There’s grit in them docks

Some personal reflections on the new-ish City Hall’s surroundings.

Truth be told, I was sad to leave the old City Hall behind. I liked its circular wisdom, its windows forever in need of a clean. Above all, I loved the location, on the river next to surely the most iconic bridge in the world. Where was this Royal Docks we were moving to? What was it?

I felt like a tourist going to work on my first trip to the Crystal. The DLR stop of West Silvertown sounded like an outpost from a Hollywood western. And, on first glimpse, looked like a desert. A semi-industrial desert. But then, a stranger vista, on arriving at the docks. Gigantic cranes, no longer in use. Low-flying planes. Cable cars moving hypnotically back and forth. A solitary wakeboarder. And, catching the light, all low-slung glamour, the rakishly angled Crystal. It made me want to find out more.

And so, with the zeal of a convert, I delved into the Googleverse and assembled a few eclectic facts about the area.

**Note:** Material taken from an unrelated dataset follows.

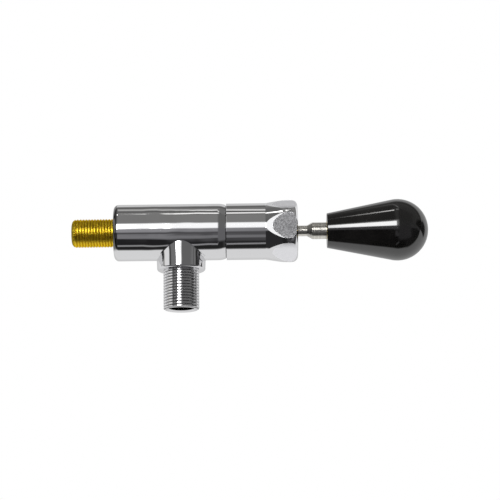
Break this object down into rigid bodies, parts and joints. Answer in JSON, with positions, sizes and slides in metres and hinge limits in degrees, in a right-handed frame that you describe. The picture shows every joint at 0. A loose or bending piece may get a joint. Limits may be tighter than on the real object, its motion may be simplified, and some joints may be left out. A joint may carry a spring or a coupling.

When first opened, in 1855, the Royal Docks were the biggest and deepest in the world. An engineering marvel, they were built out of marshland to accommodate the huge steamships that serviced the empire. Outside London’s planning laws of the time, the area was known as ‘a place of refuge for offensive trade establishments’. These included ‘oil-boilers, gut-spinners, varnish-makers, printers’ ink-makers and the like’ according to the magazine ‘Household Words’ edited by Charles Dickens.

One such establishment would have belonged to businessman Samuel Silver, who made his fortune in waterproof clothing. His name lives on in the eponymous Silvertown. Silver’s factories, situated on the edge of the docks, used imports of India rubber from South America and a substance called ‘gutta percha’ from Malaysia. Gutta percha, a natural plastic from the percha tree, became a household name in Victorian England and was used in the manufacture of everything from golf balls to ear trumpets to underwater telegraph cables.

The factories were bombed during WWII.

Meanwhile, the docks were used to build portable harbours to assist with the Normandy landings. The concrete pontoons were built in secret before being transported to France to enable ships to dock at the invasion beachheads.

Eighty years on from D-Day, the NHS Nightingale Hospital, housed in the ExCel Exhibition Centre overlooking the docks, stepped up in another moment of national crisis.

Also installed during the pandemic, Laura Ford’s sculpture of a bird boy, alone in an expanse of water, is a poignant reminder of those times, and a photogenic magnet for ducks and pigeons.

From marshy outlier to industrial hub to symbol of national resilience to the seat of London’s government. There’s grit in them docks.